Damon is fast, but he has a horrible arm. He wasn't a great center-fielder; I doubt he'd be a better left-fielder.

Young has a pretty good arm, but he runs like his shoes are stuck in mud. Plus, he runs horrible routes. Maybe being out of the Dome will help.

Damon is old (36) and going downhill. And his ability to stay healthy is doubtful. There have also been reports that he suffers from "i-don't-wanna-play-hard-itis" from time to time. Plus, adding reality back in, he wants $20 million, and likely multiple years.

Young is young (24), and he's got a ton of potential. He doesn't seem prone to injury, and I think, and here's the part where I drink the Kool-Aid (a phrase I want to slay, by the way), his batting will come around to meet all that potential. He's known as being a bit "uncoachable," but he looked much better at the end of last season. And he's due to make $2 million (est.) next year.

Yeah, Damon is the better hitter ... for now. The defense is a wash. But the big strike against Damon for me is the age. I'll stick with Delmon, thankyouverymuch. Besides, if the Twins spent that kind of money on a washed-up outfielder they don't need, it had better be after Joe Mauer signs on the dotted line for the Twins.
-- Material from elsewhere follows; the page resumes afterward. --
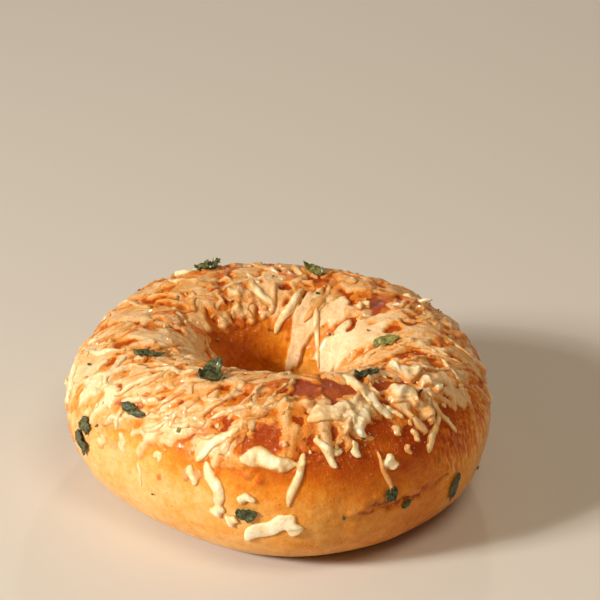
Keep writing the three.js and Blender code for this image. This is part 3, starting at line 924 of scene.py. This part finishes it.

Note: In the spirit of full disclosure, I "wrote" this post in my head in the wee hours in the morning the other day when I was unable to sleep. It seemed much more hilarious and reasonable (I know, it doesn't seem likely that it would've been both, but it did) then. Chances are I forgot much of the good stuff. But, for some reason, I find that if I have trouble sleeping, I just have to think about Delmon Young, and it helps.